The mall said it took advice from overseas for its standards in treating the bear. “China has no standards of raising polar bears, so the aquarium are referring to standards from European and American countries,” the film said. According to a polar-bear care manual (pdf, page.11) by US-based Association of Zoos and Aquariums in 2009, because of “their large size and activity patterns, polar bears should be maintained in outdoor habitats under conditions of natural light and any indoor areas, except cubbing dens, should have skylights to provide natural lighting.”  Pizza is completely indoors.

Pizza in the display zone.

When the aquarium opens at 10am, Pizza starts her daily display until “8pm, when Pizza finishes her dinner and goes back to her chamber.” Pizza also had a 20-something caretaker in the documentary called Sasa, who cooked Pizza’s meals, cleaned her living environment and monitored Pizza’s health conditions.

“I love Pizza, I like these cute little animal friends,” said Sasa.

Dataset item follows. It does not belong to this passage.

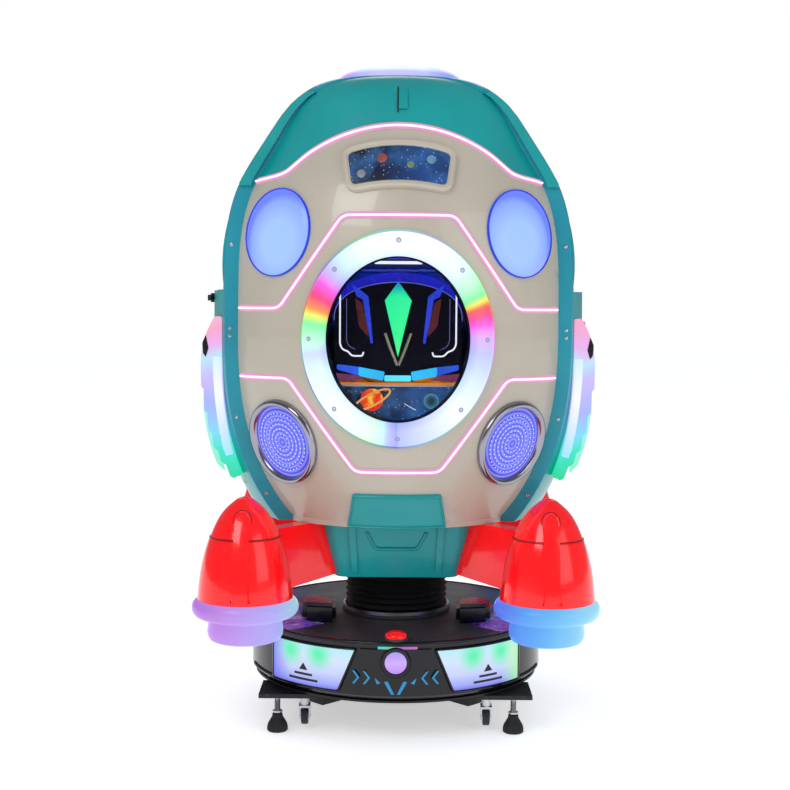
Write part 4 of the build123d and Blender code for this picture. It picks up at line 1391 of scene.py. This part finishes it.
def drum_windows():
    """Backlit curved windows with a plain arrow and two bars, in black frames."""
    stops = [(0, (.10, .09, .78)), (.14, (.36, .40, .98)), (.4, (.62, .68, 1)), (.7, (.68, .82, 1)),
        (1, (.50, .88, .98))]
    for word, side in SIDE_NAMES.items():
        outline = [(side * .112, .272), (side * .356, .272), (side * .356, .150), (side * .162, .150)]
        make_piece(f"drum_window_{word}", drum_glow(f"drum_light_{word}", side, stops), add_patch, outline,
            .0005, .0065, on_drum, body="base", stands_for="drum_windows")
        make_piece(f"drum_window_frame_{word}", M["black"], add_band,
            rounded_path(outline, .006, closed=True), round_section(.004, .009), True, on_drum, body="base",
            slot="black_gloss")
        bm = bmesh.new()
        middle = side * .262
        add_patch(bm, [(middle - .012, .196), (middle + .012, .196), (middle, .216)], .0066, .0085, on_drum)
        for z, half in ((.184, .026), (.169, .042)):
            add_patch(bm, rectangle((middle - half, middle + half), (z - .003, z + .003)), .0066, .0085,
                on_drum)
        finish_mesh(f"drum_arrow_{word}", bm, M["rubber"], body="base")


def drum_glow(name, side, stops):
    """Window light with two green spots near the top."""

    def pick(nodes, links):
        body = ramp(nodes, links, object_axis(nodes, links, "Z", .147, .272), stops)
        far = object_axis(nodes, links, "X", side * .30, side * .365)
        body = mix_colour(nodes, links, far, body, (.12, .14, .9) if side < 0 else (.45, 1, .35))
        for x in (.215, .295):
            away = distance_from(nodes, links, on_drum(side * x, .245))
            near = map_range(nodes, links, away, .01, .05, .9, 0)
            body = mix_colour(nodes, links, near, body, (.06, .95, .42))
        return body

    return glow_shader(name, pick, .85)


def drum_front():
    """The headlight on its boss, chevrons beside it, and a plain blue device below."""
    place = front_place(0, .240, -.4525)
    make_piece("headlight_bezel", M["black"], add_turned_ring,
        [(.031, -.010), (.042, -.010), (.043, -.002), (.040, .003), (.034, .003),
        (.031, -.001)], place, 64, body="base", slot="black_gloss")
    bm = bmesh.new()
    add_turned(bm, [(0, -.001), (.0305, -.001), (.0305, .001), (.024, .0045), (.012, .006), (0, .0065)],
        place, 48)
    look = glow_along("headlight_glow", "Z", .208, .272,
        [(0, (.5, .25, .85)), (.5, (.62, .42, .95)), (1, (.42, .32, .9))], .9)
    finish_mesh("headlight_lens", bm, look, body="base")
    bm = bmesh.new()
    for side in SIDES:
        for x in (.085, .115):
            tip = side * (x - .014)
            root = side * x
            add_patch(bm, [(tip, .195), (root, .213), (root + side * .006, .213), (tip + side * .006, .195),
                (root + side * .006, .177), (root, .177)], .0078, .0092, on_drum, .006)
        add_patch(bm, [(side * .004, .150), (side * .012, .150), (side * .032, .185), (side * .022, .187)],
            .0078, .0092, on_drum, .006)
        add_patch(bm, [(side * .042, .182), (side * .058, .196), (side * .052, .178)], .0078, .0092,
            on_drum, .006)
    finish_mesh("drum_chevrons", bm, glow("chevron_blue", (.015, .30, .62), .9, .2), body="base")
    bm = bmesh.new()
    add_patch(bm, rectangle((-.05, .06), (.276, .2825)), .0005, .004, on_drum)
    look = glow_along("strip_lens", "X", -.05, .06,
        [(0, (.1, .9, .9)), (.35, (.2, .9, .5)), (.55, (.5, .2, .9)), (1, (.9, .2, .7))], .6)
    finish_mesh("drum_strip_lens", bm, look, body="base")
    bm = bmesh.new()
    for side in SIDES:
        for z in (.150, .270):
            path = [(side * x, z) for x in (.36, .39, .41, .425)]
            add_band(bm, rounded_path(path, .01), round_section(.005, .006), False, on_drum)
    finish_mesh("drum_side_trims", bm, M["black"], body="base")


def deck_trims():
    """Chamfered boxes beside the bellows, printed arcs at the sides and a rolled edge."""
    bm = bmesh.new()
    for side in SIDES:
        outline = [(side * .175, -.215), (side * .275, -.195), (side * .29, -.13), (side * .25, -.09),
            (side * .18, -.10)]
        add_prism(bm, outline, .2922, .350, bevel=.012)
    finish_mesh("deck_boxes", bm, M["black"], body="base")
    for word, side in SIDE_NAMES.items():
        bm = bmesh.new()
        outline = []
        for r, angles in ((.428, range(-10, 46, 5)), (.300, range(45, -11, -5))):
            for a in angles:
                outline.append((side * r * math.cos(math.radians(a)), -r * math.sin(math.radians(a))))
        add_prism(bm, outline, .2921, .2931, bevel=.0003)
        finish_mesh(f"deck_decal_{word}", bm, deck_print(f"deck_print_{word}"), body="base")
        bm = bmesh.new()
        place = Matrix.Translation((side * .300, -.225, .2932))
        for inner_r, outer_r in ((.046, .056), (.020, .036)):
            add_turned_ring(bm, [(inner_r, 0), (outer_r, 0), (outer_r, .0006), (inner_r, .0006)], place, 48)
        finish_mesh(f"deck_medallion_{word}", bm, M["print_lilac"], body="base")
    roll = arc((DRUM_R - .004, .290), (.006, .0055), 12, 0, TAU)[:-1]
    make_piece("deck_roll", M["black"], add_turned_ring, roll, segments=160, body="base", slot="black_gloss")


def deck_print(name):
    """A print of purple and blue swirls."""
    material, nodes, links, shader = blank(name)
    swirl = ramp(nodes, links, mapped_noise(nodes, links, 26, 0, 1, 2),
        [(0, (.02, .01, .05)), (.35, (.25, .06, .7)), (.6, (.06, .2, .8)), (.8, (.6, .5, .9)),
            (1, (.05, .03, .1))])
    links.new(swirl, shader.inputs["Base Color"])
    surface_detail(nodes, links, shader, .3, 200, .1)
    return material


def bellows_clamp():
    make_piece("bellows_clamp", M["steel"], add_turned_ring,
        [(.1565, .303), (.163, .303), (.163, .313), (.1565, .313)], segments=96, body="turntable",
        slot="steel")


def start_button():
    _, _, middle = box_of("start_button")
    profile = [(0, .2625), (.012, .2625), (.012, .2982), (.029, .2982), (.031, .300), (.0306, .304)]
    profile += arc((0, .304), (.0306, .0145), 8, 0, math.pi / 2)[1:-1]
    make_piece("start_button_cap", M["red"], add_turned, profile + [(0, .3185)],
        Matrix.Translation((middle.x, middle.y, 0)), 48, body="start_button", stands_for="start_button")


def box_of(node):
    """A CAD node's lowest corner, highest corner and middle."""
    low, high = [Vector(corner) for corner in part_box(node)]
    return low, high, (low + high) / 2


def caster_details():
    """Hub caps on the wheels, and a red brake pedal on each fork."""
    for node in sorted(NODES):
        bm = bmesh.new()
        if node.startswith("caster_wheel"):
            _, _, middle = box_of(node)
            for side in SIDES:
                place = frame_at((middle.x + side * .0101, middle.y, middle.z), (side, 0, 0))
                add_turned_ring(bm, [(.006, 0), (.016, 0), (.016, .0012), (.006, .0016)], place, 32)
            finish_mesh(f"{node}_hubs", bm, M["steel"], body=node)
        elif node.startswith("caster_fork"):
            _, high, middle = box_of(node)
            add_prism(bm, rectangle((middle.x - .011, middle.x + .011), (high.y - .002, high.y + .010)),
                .071, .0755, bevel=.0012)
            finish_mesh(f"{node}_pedal", bm, M["red"], body=node)
        else:
            bm.free()


def foot_pads():
    """Bell-shaped rubber pads on threaded stems, each with a nut under the corner plate."""
    pads, stems = bmesh.new(), bmesh.new()
    bell = [(0, .0002), (.027, .0002), (.030, .003), (.030, .012), (.0275, .022), (.021, .033),
        (.0155, .042), (.0145, .050), (.011, .053), (0, .053)]
    for sx in SIDES:
        for sy in SIDES:
            place = Matrix.Translation((sx * .340, sy * .300, 0))
            add_turned(pads, bell, place, 48)
            thread = [(0, .0532), (.0085, .0532)]
            thread += [(.0085 if k % 2 else .0075, .055 + .0012 * k) for k in range(34)]
            add_turned(stems, thread + [(.0085, .0965), (0, .0965)], place, 24)
            nut = [(.0155 * math.cos(TAU * i / 6), .0155 * math.sin(TAU * i / 6)) for i in range(6)]
            add_prism(stems, nut, .097, .1078, place, .001)
            add_prism(stems, nut, .0545, .0600, place, .001)
    pad = finish_mesh("foot_pads", pads, M["rubber"], "base")
    stem = finish_mesh("foot_stems", stems, M["steel"], "base")
    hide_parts("levelling_feet")
    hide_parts("levelling_feet")


build_materials()
build_camera()
build_world()
build_lights()
build_floor()
dress_nodes()
for make in (
    neon_lines, porthole, upper_lamps, lower_lamps, sign, hood_details, hoop_screws, front_insert,
    belly_details, console_body, console_front, console_lip, cabin_lights, pods, pod_lamps,
    crown_lamp, wings, side_speaker, hull_seams, seat_pads, drum_windows, drum_front, deck_trims,
    bellows_clamp, start_button, caster_details, foot_pads,
):
    make()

Although Grandview has been increasing animal enrichments for Pizza like letting it dig food from ice cubes or snow and has realized that the polar bear couldn’t survive in the wild (link in Chinese), “it still refuses to send Pizza to shelters with better captive conditions,” CCA said (link in Chinese, registration required),” While Pizza suffers from distress by long-time captivity, including pacing back and forth and shaking its head (link in Chinese, registration required), or even tossed an ice cube towards the audience, these actions are interpreted by the mall as “naughty” and “outgoing.”